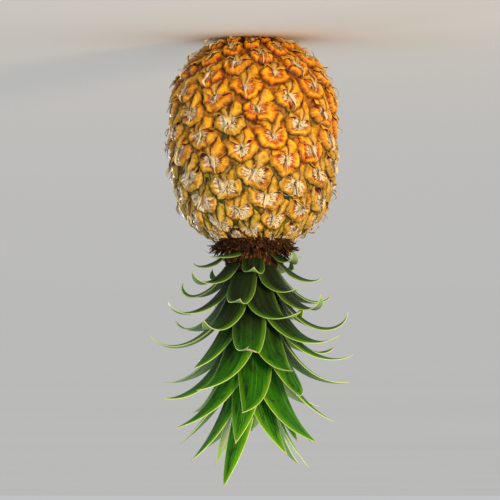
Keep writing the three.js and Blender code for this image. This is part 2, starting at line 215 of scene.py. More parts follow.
def own_relief(eye, side, up):
    """How far one eye stands over the low skin between the eyes, and the shade under its rim.
    An eye is a scale: it rises gently from the base side and ends at a steep scalloped rim."""
    bearing, reach, inside, crest = eye_form(eye, side, up)
    crownward = smooth(-0.5, 0.3, np.cos(bearing))
    steep = smooth(-0.05, 0.09, inside)
    gentle = smooth(1.3, 0.35, reach)
    cover = gentle + (steep - gentle) * crownward
    top = DISC_HEIGHT + LOBE_HEIGHT * crest
    top = top - MIDDLE_DIP * bell(reach, 0.0, 0.35)
    top = top - SLIT_DEPTH * bell(side, 1.0, 0.7) * bell(up, 0.8, 1.6)
    shade = crownward * smooth(-0.24, -0.03, inside) * smooth(0.03, -0.02, inside)
    return np.maximum(top, 0.0) * cover, shade


def eye_field(eye, shallow, steep):
    """At any place of the net: the height of the skin, the eye it belongs to, as steps along
    both rows, and how much it lies in the shade of another eye's rim."""
    height, best, shade = -1.0, 0.0, 0.0
    row, column = 0.0 * shallow, 0.0 * steep
    for ahead in (-1, 0, 1):
        for over in (-1, 0, 1):
            side, up = place_in_eye(shallow - ahead, steep - over)
            rise, rim = own_relief(eye + SHALLOW_STEP * ahead + STEEP_STEP * over, side, up)
            shade = np.maximum(shade, rim)
            claim = rise - 0.02 * np.hypot(side, up) + 2.0
            row = np.where(claim > best, ahead, row)
            column = np.where(claim > best, over, column)
            best = np.maximum(claim, best)
            height = np.maximum(rise, height)
    return height - GROOVE_DEPTH, row, column, shade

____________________

Repeat the data verbatim.

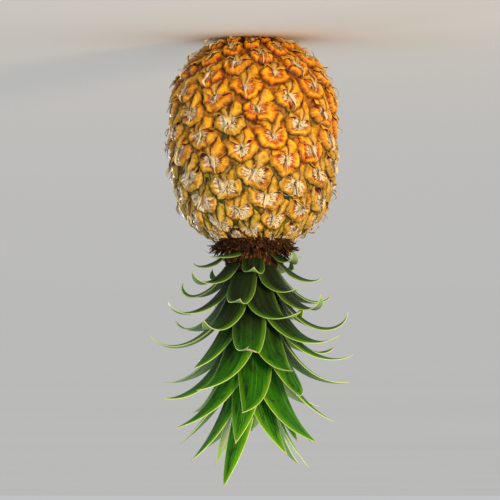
Keep writing the three.js and Blender code for this image. This is part 2, starting at line 215 of scene.py. More parts follow.
def own_relief(eye, side, up):
    """How far one eye stands over the low skin between the eyes, and the shade under its rim.
    An eye is a scale: it rises gently from the base side and ends at a steep scalloped rim."""
    bearing, reach, inside, crest = eye_form(eye, side, up)
    crownward = smooth(-0.5, 0.3, np.cos(bearing))
    steep = smooth(-0.05, 0.09, inside)
    gentle = smooth(1.3, 0.35, reach)
    cover = gentle + (steep - gentle) * crownward
    top = DISC_HEIGHT + LOBE_HEIGHT * crest
    top = top - MIDDLE_DIP * bell(reach, 0.0, 0.35)
    top = top - SLIT_DEPTH * bell(side, 1.0, 0.7) * bell(up, 0.8, 1.6)
    shade = crownward * smooth(-0.24, -0.03, inside) * smooth(0.03, -0.02, inside)
    return np.maximum(top, 0.0) * cover, shade


def eye_field(eye, shallow, steep):
    """At any place of the net: the height of the skin, the eye it belongs to, as steps along
    both rows, and how much it lies in the shade of another eye's rim."""
    height, best, shade = -1.0, 0.0, 0.0
    row, column = 0.0 * shallow, 0.0 * steep
    for ahead in (-1, 0, 1):
        for over in (-1, 0, 1):
            side, up = place_in_eye(shallow - ahead, steep - over)
            rise, rim = own_relief(eye + SHALLOW_STEP * ahead + STEEP_STEP * over, side, up)
            shade = np.maximum(shade, rim)
            claim = rise - 0.02 * np.hypot(side, up) + 2.0
            row = np.where(claim > best, ahead, row)
            column = np.where(claim > best, over, column)
            best = np.maximum(claim, best)
            height = np.maximum(rise, height)
    return height - GROOVE_DEPTH, row, column, shade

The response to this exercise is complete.